The HTC deal came at a perfect time for VRE. It was running out of cash, and Aim investors weren’t likely to offer good terms. Davy had been factoring in a €3 million equity raise at some point in the year. Thanks to the €3 million HTC investment it’s cashed up for the medium term. And the tie-up has transformed investors’ perceptions of the company. It’s worth more than three times what it was in mid-March. 

A big reason investors are excited about the deal is that it gives VRE access to HTC’s salespeople. HTC is a big company with enterprise customers and a big sales force. It is now incentivised to sell VRE’s products to its customers. Every time HTC sells a VRE product, VRE will get a cut.

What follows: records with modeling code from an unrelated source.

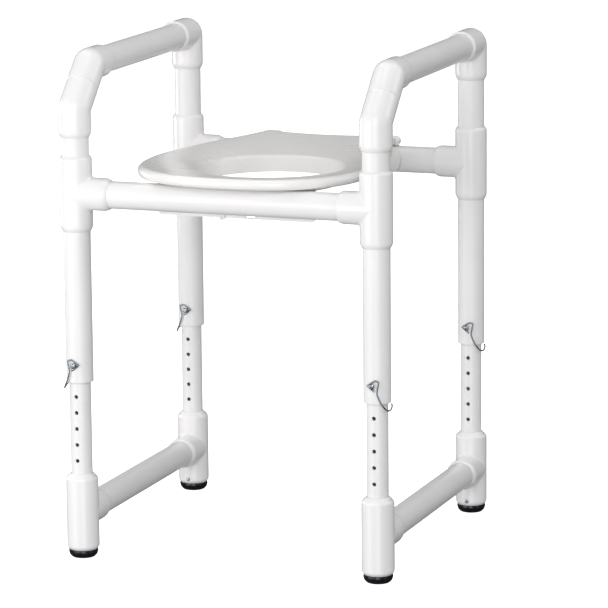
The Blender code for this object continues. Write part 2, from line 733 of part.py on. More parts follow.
def guard_plate_mesh():
    """The plate under the seat behind the front crossbar, about its own middle: x, then y from its centre."""
    half, cut = GUARD_HALF_WIDTH, GUARD_CHAMFER
    top = SEAT_UNDERSIDE_Z - GAP
    corners = [
        (-half, top),
        (-half, GUARD_BOTTOM_Z + cut),
        (-half + cut, GUARD_BOTTOM_Z),
        (half - cut, GUARD_BOTTOM_Z),
        (half, GUARD_BOTTOM_Z + cut),
        (half, top),
    ]
    plate = outline_mesh("plate", corners, GUARD_THICKNESS / 2)
    plate.transform(Matrix.Rotation(math.pi / 2, 4, "X"))
    front = -GUARD_THICKNESS / 2
    flange_low = (-half, front - GUARD_FLANGE, top - GUARD_THICKNESS)
    flange = helper(block_mesh("flange", flange_low, (half, 0, top)))
    slot_low = (GUARD_HOLE_X - SLOT_LENGTH / 2, -0.01, GUARD_HOLE_Z - SLOT_HEIGHT / 2)
    slot_high = (GUARD_HOLE_X + SLOT_LENGTH / 2, 0.01, GUARD_HOLE_Z + SLOT_HEIGHT / 2)
    slot = helper(block_mesh("slot", slot_low, slot_high))
    hole = rod_mesh("hole", GLIDE_SCREW_R + GAP, -0.01, 0.01, HOLE_SIDES)
    hole_at = helper(hole, (-GUARD_HOLE_X, 0, GUARD_HOLE_Z), (math.pi / 2, 0, 0))
    return combine("guard_plate", plate, join=[flange], cut=[slot, hole_at])


def add_seat():
    place("seat", seat_mesh(), SEAT_WHITE, (SEAT_X, 0, 0))
    place("guard_plate", guard_plate_mesh(), SEAT_WHITE, (SEAT_X, GUARD_Y, 0))
    knob = screw_mesh(KNOB_R, GLIDE_SCREW_R, GUARD_THICKNESS + 0.002)
    face = (SEAT_X - GUARD_HOLE_X, GUARD_Y - GUARD_THICKNESS / 2, GUARD_HOLE_Z)
    place("guard_knob", knob, SEAT_WHITE, face, (math.pi / 2, 0, 0))


def add_hinges():
    """A clamp and a hinge pin on each side of the seat's back edge, on the back crossbar."""
    clamp = hinge_clamp_mesh()
    pin = rod_mesh("hinge_pin", HINGE_PIN_R, -CLAMP_HALF + 0.0008, CLAMP_HALF - 0.0008, SMALL_SIDES)
    across = (0, math.pi / 2, 0)
    axis = hinge_axis()
    for side, x in (("left", SEAT_X - HINGE_X), ("right", SEAT_X + HINGE_X)):
        place(f"hinge_clamp_{side}", clamp, SEAT_WHITE, (x, BACK_Y, SEAT_RAIL_Z))
        place(f"hinge_pin_{side}", pin, STEEL, (x, axis.y, axis.z), across)


clear_scene()
PARTS = make_collection(SEAT_NAME)
HELPERS = make_collection("helpers")
PVC = make_material("pvc_white", (0.86, 0.85, 0.84), 0.28)
SEAT_WHITE = make_material("seat_white", (0.84, 0.84, 0.84), 0.22)
BLACK = make_material("glide_black", (0.02, 0.02, 0.022), 0.4)
STEEL = make_material("steel", (0.50, 0.53, 0.56), 0.3, 1.0)
add_fixed_frame()
add_leg_units()
add_lock_pins()
add_seat()
add_hinges()
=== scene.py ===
"""Looks of the raised toilet seat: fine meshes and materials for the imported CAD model, and a studio.

Everything is in metres in the row frame: +Z up, the front of the seat faces -Y.
"""

import json
import math

import bmesh
import bpy
import numpy as np
from mathutils import Matrix, Vector


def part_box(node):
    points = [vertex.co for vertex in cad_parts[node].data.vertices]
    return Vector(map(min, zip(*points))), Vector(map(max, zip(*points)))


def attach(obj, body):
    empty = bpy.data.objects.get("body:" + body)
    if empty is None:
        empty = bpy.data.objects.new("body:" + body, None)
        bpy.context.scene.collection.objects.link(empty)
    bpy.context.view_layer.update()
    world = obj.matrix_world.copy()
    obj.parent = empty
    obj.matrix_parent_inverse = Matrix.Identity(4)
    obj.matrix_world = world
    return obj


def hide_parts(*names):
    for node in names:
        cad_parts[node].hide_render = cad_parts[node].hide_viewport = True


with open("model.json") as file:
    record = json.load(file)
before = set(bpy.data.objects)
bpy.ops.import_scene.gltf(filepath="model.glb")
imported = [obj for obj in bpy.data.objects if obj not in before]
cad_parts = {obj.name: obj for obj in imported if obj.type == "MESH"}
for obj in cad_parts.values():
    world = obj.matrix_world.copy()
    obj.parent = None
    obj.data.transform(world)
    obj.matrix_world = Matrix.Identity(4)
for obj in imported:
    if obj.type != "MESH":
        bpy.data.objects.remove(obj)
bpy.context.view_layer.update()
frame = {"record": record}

RECORD = frame["record"]
BODY_OF = {node: body for body, nodes in RECORD["behaviour"]["bodies"].items() for node in nodes}
SIDES = ("left", "right")
ENDS = ("front", "back")
QUARTER = math.pi / 2
SHARP_ANGLE = math.radians(38)  # edges that turn more than this stay sharp


def middle(node):
    low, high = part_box(node)
    return (low + high) / 2


def half_size(node):
    low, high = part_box(node)
    return (high - low) / 2


# Driving sizes, from the CAD nodes where they show them
POST_X = {side: middle(f"outer_leg_front_{side}").x for side in SIDES}
POST_Y = {end: middle(f"outer_leg_{end}_left").y for end in ENDS}
SEAT_RAIL_Z = middle("front_crossbar").z
ARM_Z = middle("arm_rail_left").z
BRACE_Z = middle("side_brace_left").z
PIN_Z = middle("lock_pin_front_left").z
PIPE_R = half_size("front_crossbar").z
LEG_R = half_size("inner_leg_front_left").x
HUB_R = half_size("front_elbow_lower_left").x
TEE_HALF = half_size("seat_tee_front_left").z
PIPE_BORE_R = 0.01755
LEG_BORE_R = 0.0133
SOCKET_R = PIPE_R + 0.0003
SOCKET_DEPTH = 0.032
ELBOW_90_LEG = middle("outer_leg_back_left").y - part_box("back_elbow_left")[0].y
ELBOW_45_LEG = (ARM_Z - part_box("front_elbow_lower_left")[0].z) / (1 + math.sqrt(2))
ELBOW_45_SOCKET = 0.028
SPIGOT_LENGTH = 0.0265
ELBOW_BEND = 0.004
HOLE_PITCH = 0.0254
HOLE_R = 0.0032
HOLE_STEPS = range(-6, 2)

# Shape of the moulded fittings' ends
LIP_DROP = 0.0033  # how much thinner a fitting is at its mouth
LIP_POWER = 2.3
LIP_EDGE = 0.0005
LIP_LONG = 0.0105
LIP_SHORT = 0.0065
CROTCH_R = 0.0042  # fillet between a tee's run and its branch
CREASE_R = 0.0022  # fillet on the inside of an elbow

ROUND = 96  # sides of a pipe or a fitting
WELD = 0.0000015  # points this close become one


# Mesh tools


def shade(mesh, angle=SHARP_ANGLE):
    """Shades a mesh smooth, apart from its sharp edges."""
    mesh.shade_smooth()
    mesh.set_sharp_from_angle(angle=angle)


def finish_mesh(mesh):
    """Welds coinciding points, turns the faces outwards and shades the mesh smooth."""
    shape = bmesh.new()
    shape.from_mesh(mesh)
    bmesh.ops.remove_doubles(shape, verts=shape.verts, dist=WELD)
    bmesh.ops.recalc_face_normals(shape, faces=shape.faces)
    shape.to_mesh(mesh)
    shape.free()
    shade(mesh)
    return mesh


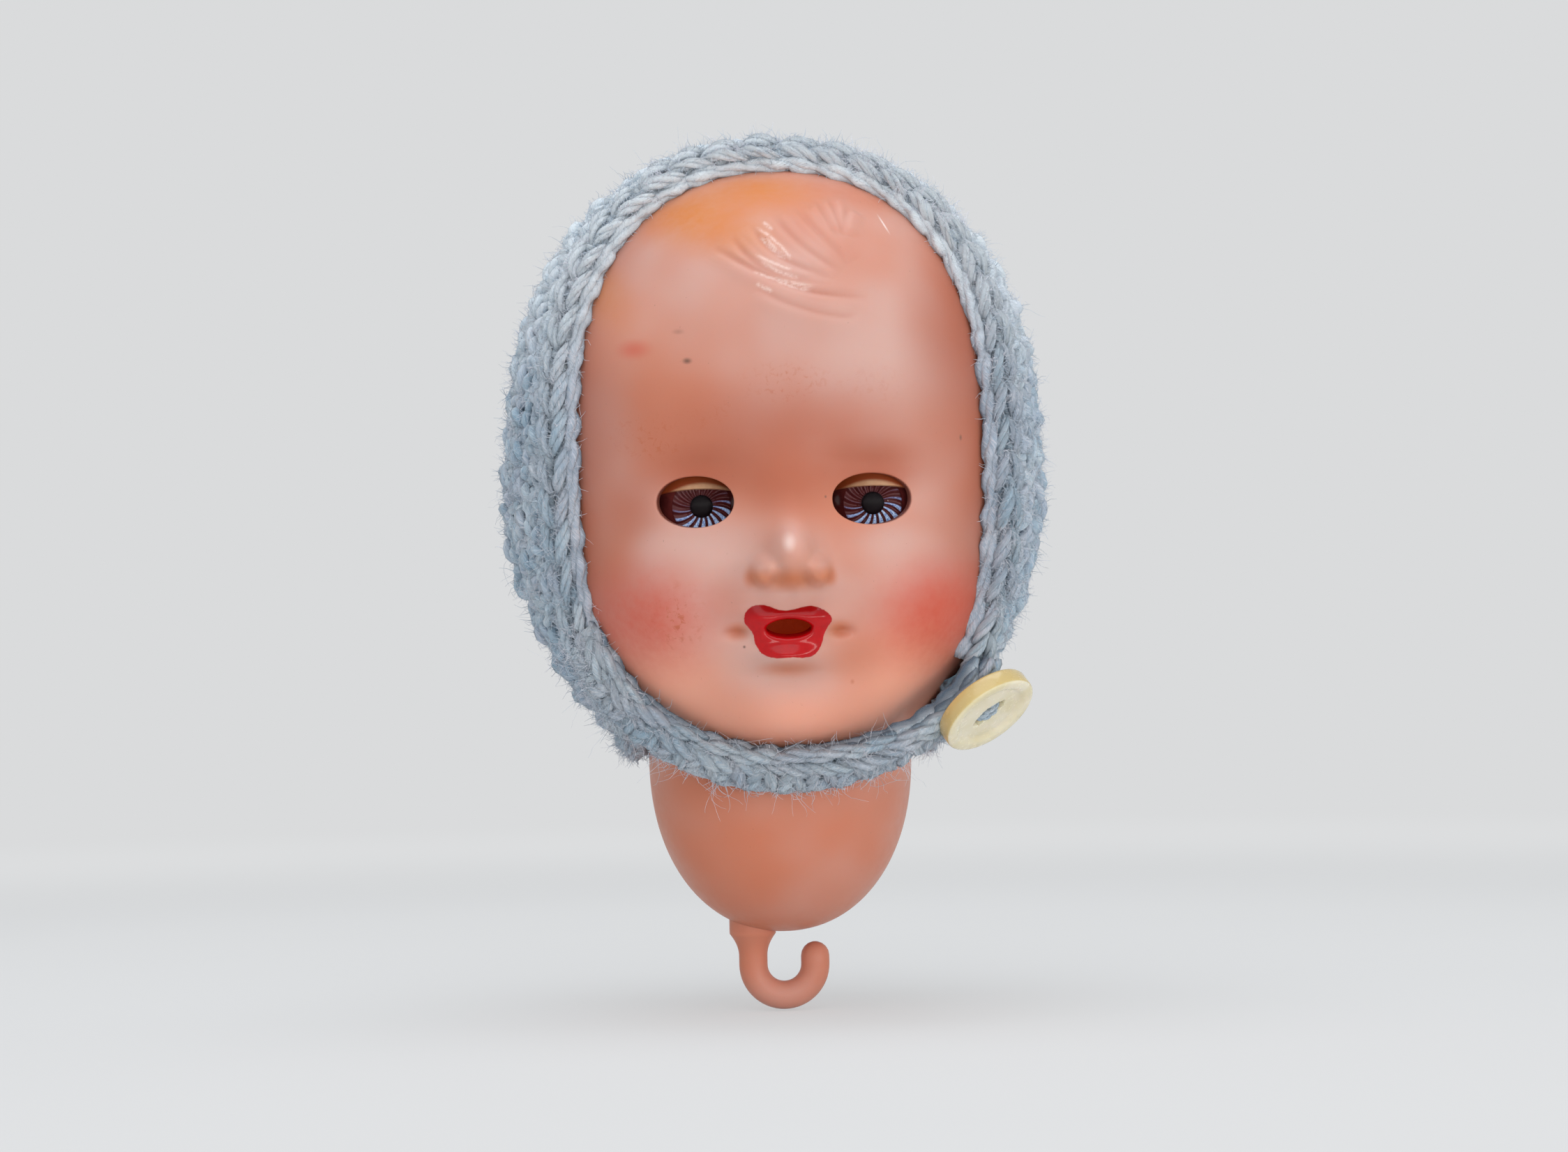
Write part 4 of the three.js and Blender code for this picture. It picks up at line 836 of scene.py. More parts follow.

For small software companies, a tie-up with a big third-party vendor is the dream. Small technology companies don’t have the size or culture to build a big sales team. Some of the biggest Aim success stories in recent years have followed this partnership formula. Blue Prism, for example, hit the big time when it signed deals with IBM and Accenture. The sales generated by those partnerships pushed the stock up more than 10 fold. Wandisco, similarly, has benefited from deals with third-party vendors like Amazon and Microsoft. Wandisco stock was up 6x at its most recent peak in 2018. For Blue Prism and Wandisco, the partnerships snowballed. Success with one vendor proved to the next vendor that a partnership made sense.

The HTC deal is a great start for tiny VRE. Now it needs more deals. It needs to partner up with big American and European vendors to push Engage out to their clients.

The deals with vendors, and HTC, will make or break VRE. As we’ve seen, it’s grown revenue very slowly in the last three years. And it’s losing money. It burned €2.1 million last year. 

The good news is that its product is built, so there isn’t a big chunk of R&D spending coming down the track. It doesn’t need to invest a lot in a sales team. And it’s debt-free. So it should be able to hang in there for a few years while it finds new vendors to partner with. If sales from HTC come through, it might even turn cash flow-positive this year. 

Like virtual reality technology itself, VRE’s commercial success seems tantalisingly close. But it’s not here yet.